President Vladimir Putin said U.S.-Ukraine outline draft peace proposals could form a basis for future agreements but warned Russia will continue fighting and seek territorial gains if Kyiv’s forces do not withdraw; Russian forces now control more than 19% of Ukraine (about 115,600 sq km) and have advanced in 2025 at their fastest pace since 2022. A leaked 28-point U.S. plan and subsequent Geneva refinement have been shared with Moscow in four components, while Putin insists any deal must secure international recognition of Russian gains; U.S. special envoy Steve Witkoff is due to visit Moscow and Putin called recent U.S. sanctions on Russian oil firms unexpected. The statements heighten geopolitical uncertainty with direct implications for energy markets, sanctions risk and defense-related assets, creating a risk-off environment for investors.

Analysis

Market structure: Geopolitical ambiguity (talks + continued readiness to fight) creates a bifurcated market where defense contractors, integrated oil & LNG exporters, and commodity storage/transport names are winners while European cyclical plays (airlines, tourism, continental banks) and Ukraine-exposed suppliers are losers. Expect a 5–20% risk-premium swing in oil/LNG prices on binary headlines over days–weeks, lifting cashflows for majors (XOM, CVX) and margins for defense OEMs (RTX, LMT).

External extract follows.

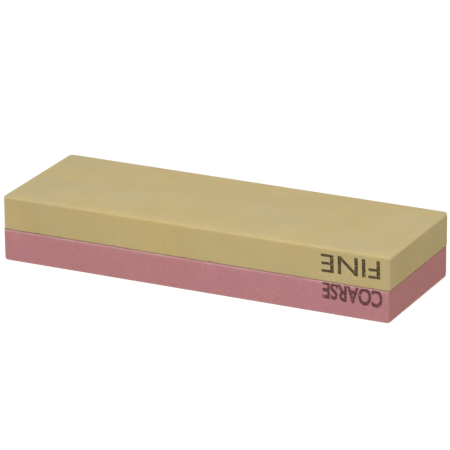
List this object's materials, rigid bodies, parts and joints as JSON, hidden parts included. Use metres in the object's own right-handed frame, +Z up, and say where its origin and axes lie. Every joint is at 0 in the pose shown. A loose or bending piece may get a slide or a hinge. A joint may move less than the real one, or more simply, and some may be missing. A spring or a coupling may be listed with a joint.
{
  "type": "sharpening whetstone",
  "caption": "Rectangular combination water stone: a fine khaki abrasive block bonded to a coarse pink one, for honing carving and whittling knives.",
  "frame": {"origin": "centre of the stone's footprint, on the plane of the coarse working face that it rests on", "axes": "+Z up, from the coarse working face to the fine one; +X along the length, towards the end with the grade marks; -Y towards the marked long side"},
  "size_m": [0.1802, 0.061, 0.029],
  "materials": {
    "coarse_abrasive": "matte",
    "fine_abrasive": "matte",
    "adhesive": "matte",
    "ink": "matte"
  },
  "bodies": {
    "root": {"coarse_stone": "coarse_abrasive", "bond_layer": "adhesive", "fine_stone": "fine_abrasive"}
  },
  "joints": []
}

Risk assessment: Tail risks include a sudden offensive or sanctions spike that removes ~1–2mbd of Russian oil (oil +15–25% in weeks) or a negotiated de-escalation that erases risk premia (oil/defense -20–40% within 1–3 months). Immediate (days) is headline-driven volatility and safe-haven rallies (USTs up, equities down); short-term (weeks) is commodity repricing and FX shocks (EUR down vs USD, RUB volatile); long-term (quarters) is structural defense reorders and energy supply chain reorientation. Trade implications: Favor convex, hedged exposures: buy calls/call-spreads on defense/energy and use relative-value pair trades (long US majors vs short European cyclicals). Use volatility instruments (VIX calls, oil straddles) to monetize headline risk while keeping directional exposure capped. Monitor Geneva/Witkoff meetings as 48–72h catalysts. Contrarian angles: Consensus favors pure long-defense/oil. That’s asymmetric: a negotiated breakthrough would produce rapid mean reversion (30–50%) — so prefer defined-risk option structures or pair trades (long RTX vs short EFA cyclicals). Also underappreciated: US LNG and rail/port operators gain structurally from any long-run Europe–Russia energy decoupling, not just cyclical oil spikes.